- **EXERCISE DESCRIPTION**: Can the data below be set down again exactly, line for line?

- **EXTRACTED DATA**:
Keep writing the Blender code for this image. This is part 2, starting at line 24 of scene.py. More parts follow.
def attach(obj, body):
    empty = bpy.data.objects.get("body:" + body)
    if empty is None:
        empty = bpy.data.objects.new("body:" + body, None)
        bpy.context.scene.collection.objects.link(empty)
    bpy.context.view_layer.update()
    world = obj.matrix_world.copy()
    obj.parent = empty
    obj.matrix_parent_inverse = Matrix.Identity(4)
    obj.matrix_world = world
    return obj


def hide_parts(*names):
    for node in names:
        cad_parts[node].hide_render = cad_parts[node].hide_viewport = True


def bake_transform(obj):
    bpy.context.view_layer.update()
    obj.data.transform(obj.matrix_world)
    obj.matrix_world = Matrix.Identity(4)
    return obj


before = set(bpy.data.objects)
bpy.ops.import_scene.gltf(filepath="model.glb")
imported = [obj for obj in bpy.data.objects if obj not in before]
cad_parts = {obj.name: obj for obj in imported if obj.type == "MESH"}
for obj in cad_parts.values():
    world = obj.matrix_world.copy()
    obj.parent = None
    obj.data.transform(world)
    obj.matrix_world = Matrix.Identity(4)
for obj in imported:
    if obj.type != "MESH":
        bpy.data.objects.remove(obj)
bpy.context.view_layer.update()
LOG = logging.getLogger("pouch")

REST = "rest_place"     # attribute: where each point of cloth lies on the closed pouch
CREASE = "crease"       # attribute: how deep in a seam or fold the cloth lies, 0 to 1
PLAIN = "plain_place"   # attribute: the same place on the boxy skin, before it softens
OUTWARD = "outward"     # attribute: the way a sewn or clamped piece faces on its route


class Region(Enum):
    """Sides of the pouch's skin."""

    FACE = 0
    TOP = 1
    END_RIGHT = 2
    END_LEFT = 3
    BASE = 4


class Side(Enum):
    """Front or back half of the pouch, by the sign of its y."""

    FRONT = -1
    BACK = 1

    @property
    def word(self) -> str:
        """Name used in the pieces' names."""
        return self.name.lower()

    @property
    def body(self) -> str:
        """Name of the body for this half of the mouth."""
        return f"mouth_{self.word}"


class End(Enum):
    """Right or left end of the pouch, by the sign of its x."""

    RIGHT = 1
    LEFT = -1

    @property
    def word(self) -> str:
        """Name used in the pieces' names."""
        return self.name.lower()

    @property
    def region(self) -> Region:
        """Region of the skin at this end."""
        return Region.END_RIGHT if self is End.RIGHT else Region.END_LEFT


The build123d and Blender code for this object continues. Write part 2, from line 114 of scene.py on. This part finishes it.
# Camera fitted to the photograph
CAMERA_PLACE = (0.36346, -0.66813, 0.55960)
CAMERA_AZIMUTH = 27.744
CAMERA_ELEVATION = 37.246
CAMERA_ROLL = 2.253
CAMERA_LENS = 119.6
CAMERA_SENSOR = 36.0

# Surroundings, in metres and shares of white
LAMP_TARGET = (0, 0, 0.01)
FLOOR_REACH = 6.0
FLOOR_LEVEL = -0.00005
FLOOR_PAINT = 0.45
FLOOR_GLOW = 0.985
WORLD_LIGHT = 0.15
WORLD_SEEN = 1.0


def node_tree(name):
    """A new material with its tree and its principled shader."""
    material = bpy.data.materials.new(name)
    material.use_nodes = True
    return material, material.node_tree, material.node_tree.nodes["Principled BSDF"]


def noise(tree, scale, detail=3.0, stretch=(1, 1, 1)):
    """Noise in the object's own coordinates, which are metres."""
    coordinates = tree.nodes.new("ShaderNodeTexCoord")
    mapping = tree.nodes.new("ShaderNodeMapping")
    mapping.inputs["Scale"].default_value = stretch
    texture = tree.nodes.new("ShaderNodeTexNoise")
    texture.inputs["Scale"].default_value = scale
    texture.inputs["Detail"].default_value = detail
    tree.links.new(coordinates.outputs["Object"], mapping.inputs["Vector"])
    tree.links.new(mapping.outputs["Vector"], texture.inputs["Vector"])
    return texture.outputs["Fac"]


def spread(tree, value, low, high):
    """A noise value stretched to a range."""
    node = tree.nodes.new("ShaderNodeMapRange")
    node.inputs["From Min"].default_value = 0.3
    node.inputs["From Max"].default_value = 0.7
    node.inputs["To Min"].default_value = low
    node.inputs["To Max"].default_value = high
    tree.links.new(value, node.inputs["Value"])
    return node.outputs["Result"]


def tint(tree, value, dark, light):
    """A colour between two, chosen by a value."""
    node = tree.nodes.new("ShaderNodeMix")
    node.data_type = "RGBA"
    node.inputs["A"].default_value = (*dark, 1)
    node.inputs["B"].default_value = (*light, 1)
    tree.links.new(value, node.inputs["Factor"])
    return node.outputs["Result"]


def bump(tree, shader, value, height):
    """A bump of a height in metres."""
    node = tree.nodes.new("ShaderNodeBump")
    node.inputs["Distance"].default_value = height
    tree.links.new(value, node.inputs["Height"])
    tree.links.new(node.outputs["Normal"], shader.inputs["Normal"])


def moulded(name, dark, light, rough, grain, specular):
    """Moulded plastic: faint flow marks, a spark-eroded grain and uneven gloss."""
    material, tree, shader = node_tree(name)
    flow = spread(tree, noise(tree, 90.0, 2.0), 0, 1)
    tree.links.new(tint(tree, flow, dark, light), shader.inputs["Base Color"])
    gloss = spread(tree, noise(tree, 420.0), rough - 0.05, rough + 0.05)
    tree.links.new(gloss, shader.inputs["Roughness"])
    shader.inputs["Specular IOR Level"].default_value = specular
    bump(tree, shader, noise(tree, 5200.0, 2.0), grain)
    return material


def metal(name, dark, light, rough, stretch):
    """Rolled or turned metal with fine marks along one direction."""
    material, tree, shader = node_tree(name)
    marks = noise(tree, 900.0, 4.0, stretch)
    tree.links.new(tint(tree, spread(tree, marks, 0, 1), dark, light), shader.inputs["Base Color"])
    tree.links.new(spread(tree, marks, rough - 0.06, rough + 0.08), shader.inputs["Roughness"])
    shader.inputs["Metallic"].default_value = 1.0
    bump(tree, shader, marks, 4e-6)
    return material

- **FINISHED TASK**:
Keep writing the Blender code for this image. This is part 2, starting at line 24 of scene.py. More parts follow.
def attach(obj, body):
    empty = bpy.data.objects.get("body:" + body)
    if empty is None:
        empty = bpy.data.objects.new("body:" + body, None)
        bpy.context.scene.collection.objects.link(empty)
    bpy.context.view_layer.update()
    world = obj.matrix_world.copy()
    obj.parent = empty
    obj.matrix_parent_inverse = Matrix.Identity(4)
    obj.matrix_world = world
    return obj


def hide_parts(*names):
    for node in names:
        cad_parts[node].hide_render = cad_parts[node].hide_viewport = True


def bake_transform(obj):
    bpy.context.view_layer.update()
    obj.data.transform(obj.matrix_world)
    obj.matrix_world = Matrix.Identity(4)
    return obj


before = set(bpy.data.objects)
bpy.ops.import_scene.gltf(filepath="model.glb")
imported = [obj for obj in bpy.data.objects if obj not in before]
cad_parts = {obj.name: obj for obj in imported if obj.type == "MESH"}
for obj in cad_parts.values():
    world = obj.matrix_world.copy()
    obj.parent = None
    obj.data.transform(world)
    obj.matrix_world = Matrix.Identity(4)
for obj in imported:
    if obj.type != "MESH":
        bpy.data.objects.remove(obj)
bpy.context.view_layer.update()
LOG = logging.getLogger("pouch")

REST = "rest_place"     # attribute: where each point of cloth lies on the closed pouch
CREASE = "crease"       # attribute: how deep in a seam or fold the cloth lies, 0 to 1
PLAIN = "plain_place"   # attribute: the same place on the boxy skin, before it softens
OUTWARD = "outward"     # attribute: the way a sewn or clamped piece faces on its route


class Region(Enum):
    """Sides of the pouch's skin."""

    FACE = 0
    TOP = 1
    END_RIGHT = 2
    END_LEFT = 3
    BASE = 4


class Side(Enum):
    """Front or back half of the pouch, by the sign of its y."""

    FRONT = -1
    BACK = 1

    @property
    def word(self) -> str:
        """Name used in the pieces' names."""
        return self.name.lower()

    @property
    def body(self) -> str:
        """Name of the body for this half of the mouth."""
        return f"mouth_{self.word}"


class End(Enum):
    """Right or left end of the pouch, by the sign of its x."""

    RIGHT = 1
    LEFT = -1

    @property
    def word(self) -> str:
        """Name used in the pieces' names."""
        return self.name.lower()

    @property
    def region(self) -> Region:
        """Region of the skin at this end."""
        return Region.END_RIGHT if self is End.RIGHT else Region.END_LEFT


The build123d and Blender code for this object continues. Write part 2, from line 114 of scene.py on. This part finishes it.
# Camera fitted to the photograph
CAMERA_PLACE = (0.36346, -0.66813, 0.55960)
CAMERA_AZIMUTH = 27.744
CAMERA_ELEVATION = 37.246
CAMERA_ROLL = 2.253
CAMERA_LENS = 119.6
CAMERA_SENSOR = 36.0

# Surroundings, in metres and shares of white
LAMP_TARGET = (0, 0, 0.01)
FLOOR_REACH = 6.0
FLOOR_LEVEL = -0.00005
FLOOR_PAINT = 0.45
FLOOR_GLOW = 0.985
WORLD_LIGHT = 0.15
WORLD_SEEN = 1.0


def node_tree(name):
    """A new material with its tree and its principled shader."""
    material = bpy.data.materials.new(name)
    material.use_nodes = True
    return material, material.node_tree, material.node_tree.nodes["Principled BSDF"]


def noise(tree, scale, detail=3.0, stretch=(1, 1, 1)):
    """Noise in the object's own coordinates, which are metres."""
    coordinates = tree.nodes.new("ShaderNodeTexCoord")
    mapping = tree.nodes.new("ShaderNodeMapping")
    mapping.inputs["Scale"].default_value = stretch
    texture = tree.nodes.new("ShaderNodeTexNoise")
    texture.inputs["Scale"].default_value = scale
    texture.inputs["Detail"].default_value = detail
    tree.links.new(coordinates.outputs["Object"], mapping.inputs["Vector"])
    tree.links.new(mapping.outputs["Vector"], texture.inputs["Vector"])
    return texture.outputs["Fac"]


def spread(tree, value, low, high):
    """A noise value stretched to a range."""
    node = tree.nodes.new("ShaderNodeMapRange")
    node.inputs["From Min"].default_value = 0.3
    node.inputs["From Max"].default_value = 0.7
    node.inputs["To Min"].default_value = low
    node.inputs["To Max"].default_value = high
    tree.links.new(value, node.inputs["Value"])
    return node.outputs["Result"]


def tint(tree, value, dark, light):
    """A colour between two, chosen by a value."""
    node = tree.nodes.new("ShaderNodeMix")
    node.data_type = "RGBA"
    node.inputs["A"].default_value = (*dark, 1)
    node.inputs["B"].default_value = (*light, 1)
    tree.links.new(value, node.inputs["Factor"])
    return node.outputs["Result"]


def bump(tree, shader, value, height):
    """A bump of a height in metres."""
    node = tree.nodes.new("ShaderNodeBump")
    node.inputs["Distance"].default_value = height
    tree.links.new(value, node.inputs["Height"])
    tree.links.new(node.outputs["Normal"], shader.inputs["Normal"])


def moulded(name, dark, light, rough, grain, specular):
    """Moulded plastic: faint flow marks, a spark-eroded grain and uneven gloss."""
    material, tree, shader = node_tree(name)
    flow = spread(tree, noise(tree, 90.0, 2.0), 0, 1)
    tree.links.new(tint(tree, flow, dark, light), shader.inputs["Base Color"])
    gloss = spread(tree, noise(tree, 420.0), rough - 0.05, rough + 0.05)
    tree.links.new(gloss, shader.inputs["Roughness"])
    shader.inputs["Specular IOR Level"].default_value = specular
    bump(tree, shader, noise(tree, 5200.0, 2.0), grain)
    return material


def metal(name, dark, light, rough, stretch):
    """Rolled or turned metal with fine marks along one direction."""
    material, tree, shader = node_tree(name)
    marks = noise(tree, 900.0, 4.0, stretch)
    tree.links.new(tint(tree, spread(tree, marks, 0, 1), dark, light), shader.inputs["Base Color"])
    tree.links.new(spread(tree, marks, rough - 0.06, rough + 0.08), shader.inputs["Roughness"])
    shader.inputs["Metallic"].default_value = 1.0
    bump(tree, shader, marks, 4e-6)
    return material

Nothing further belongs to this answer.